Host–Host Interactions Control Self‐assembly and Switching of Triple and Double Decker Stacks of Tricarbazole Macrocycles Co‐assembled with anti‐Electrostatic Bisulfate Dimers

Hierarchical assembly provides a route to complex architectures when using building blocks with strong and structurally well‐defined recognition elements. These rules are traditionally expressed using cationic templates with reliable metal‐ligand bonding but use of anions is rare on account of weak anion–host contacts. We investigate an approach that relies on host–host interactions to fortify assemblies formed between bisulfate anion dimers, [HSO4⋅⋅⋅HSO4] 2− , and shape‐persistent macrocycles called tricarbazole triazolophanes.
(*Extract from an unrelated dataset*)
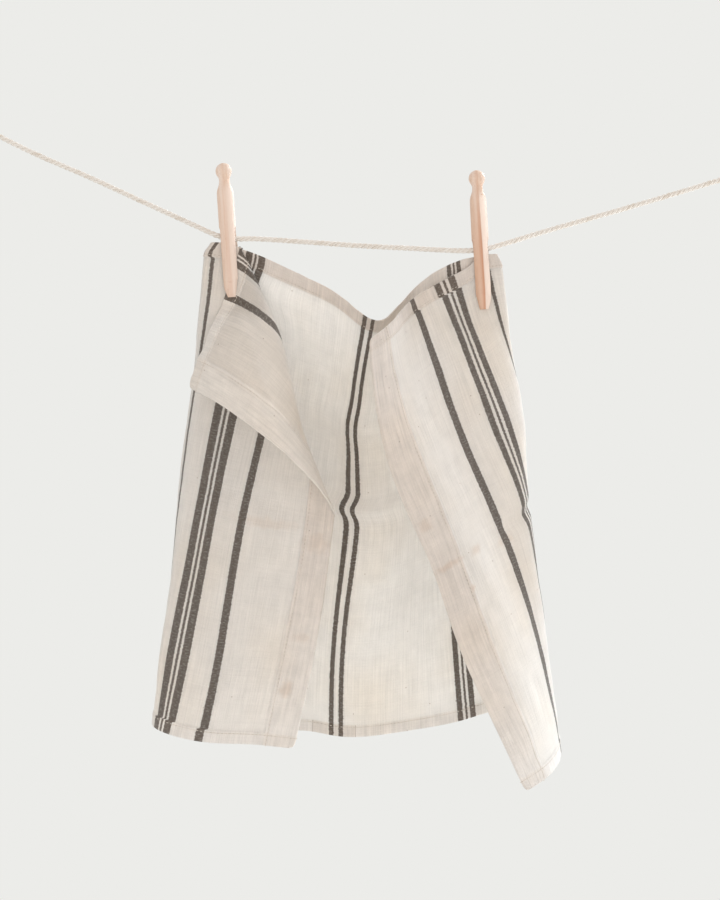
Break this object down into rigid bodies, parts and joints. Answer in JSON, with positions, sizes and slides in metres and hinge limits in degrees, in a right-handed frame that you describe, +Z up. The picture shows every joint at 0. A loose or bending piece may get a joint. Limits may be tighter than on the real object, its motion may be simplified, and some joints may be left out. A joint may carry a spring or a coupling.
{
  "type": "tea towel pegged on a clothes line",
  "caption": "Striped cotton tea towel hanging open-fronted from a twisted clothes line by two wooden dolly pegs, one top corner turned over.",
  "frame": {"origin": "centre of the eye at the line's left end", "axes": "+X along the line to the right as seen from the open side of the towel, +Y away from the viewer through the back panel, +Z up"},
  "size_m": [0.6843, 0.1775, 0.5401],
  "materials": {
    "towel": "cream slubby cotton with charcoal stripes",
    "peg_left": "bare pale beech",
    "peg_right": "bare pale beech, a little redder",
    "line": "twisted undyed cotton cord"
  },
  "bodies": {
    "root": {"towel": "towel", "peg_left": "peg_left", "peg_right": "peg_right", "clothes_line": "line", "line_whipping_left": "line", "line_whipping_right": "line", "line_eye_left": "line", "line_eye_right": "line"}
  },
  "joints": []
}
These macrocycles have significant self‐association. In chloroform, they form high fidelity, triple‐decker stacks with bisulfate dimers. The strength of host–host interactions allows for preferential formation of the 3:2 tricarb:bisulfate architecture over an ion‐paired architecture seen with analogous macrocycles with much weaker self‐association. Solvent was expected and found to tune host–host contacts enabling formation of a 2:2 complex and solvent‐driven switching between triple‐ and double‐stacked structures. Crystallography of the 2:2:2 complex supports the idea that significant host–host interactions with tricarb arises from dipole‐stabilized π‐stacking. Computational studies were also conducted further highlighting the importance of host–host interactions in stacked complexes of tricarb. These findings unambiguously verify the importance of host–host interactions in the assembly and stability of discrete, responsive anion‐templated architectures.